JM (16:25): Sure. Thank you Craig. We have time for just one question and let's see what it will be. That's a good question. Which certified guest body are you subscribing to?

CJ (16:48): We have gone with Project Canary initially, and we've looked at their competitors. We are gold certified we'd like to do better, we'd like to be platinum and we're working on that. But it's been a very interesting process and it's a necessary process. And that business is a little bit like the Wild West. It's going to evolve and we'll see how it shakes out. Cause ultimately what's going on there is we're being certified by a third party when it comes to our ESG metrics and we're certified by others as well. In our business. One is, well, our financials are certified relative to GAP by SST and KPMG and so forth. And our reserves are certified by third party auditors, the likes of net and so forth. But the way those businesses are structured is a little bit different than what we're seeing now in that the entities that do the certification don't make the rules.

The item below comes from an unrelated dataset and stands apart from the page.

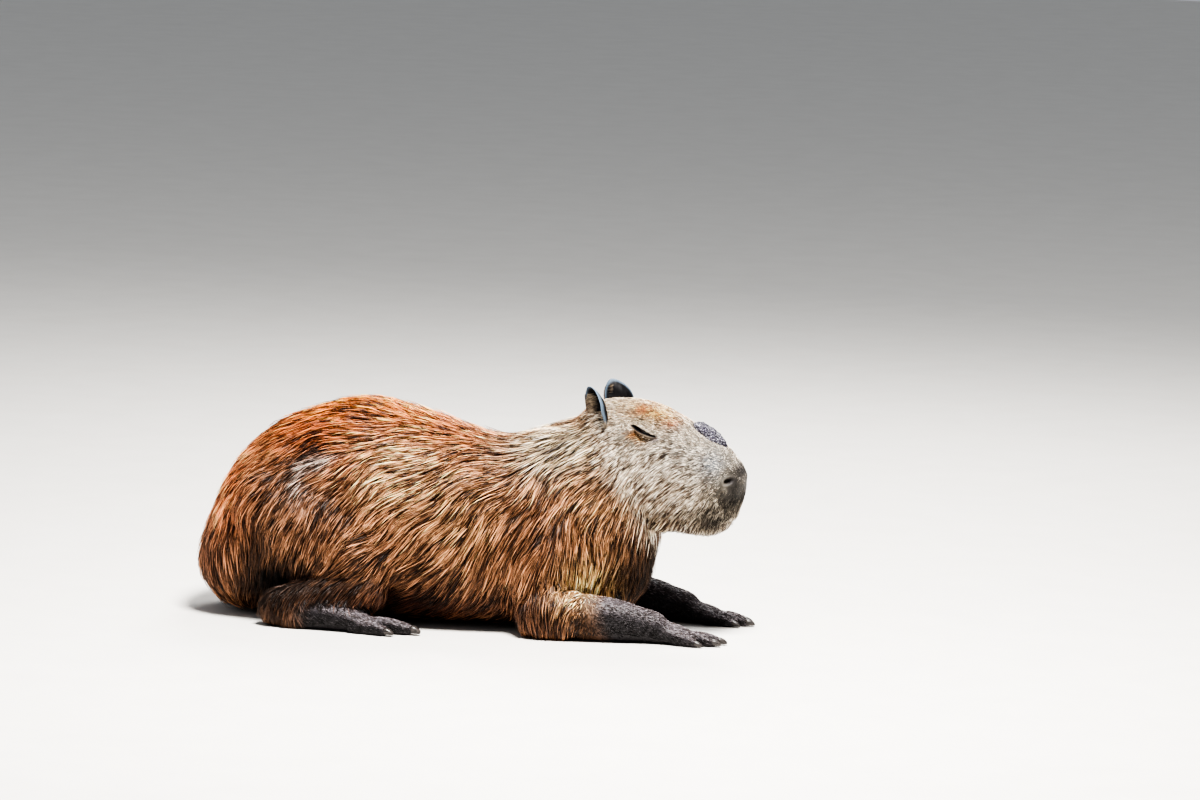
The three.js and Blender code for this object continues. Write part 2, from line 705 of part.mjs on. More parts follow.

They're separate. And that's not what's going on in ESG certification. So it may be the case that we see a bifurcation of those two similar to what we see in finance and reserves. I would think. So that just makes sense. Otherwise, if not, we as companies could shop among the different providers and say, Well Canary, I like your metric, but MiQ, I don't like yours, therefore I'll go with Canary. And that's just not the right dynamic.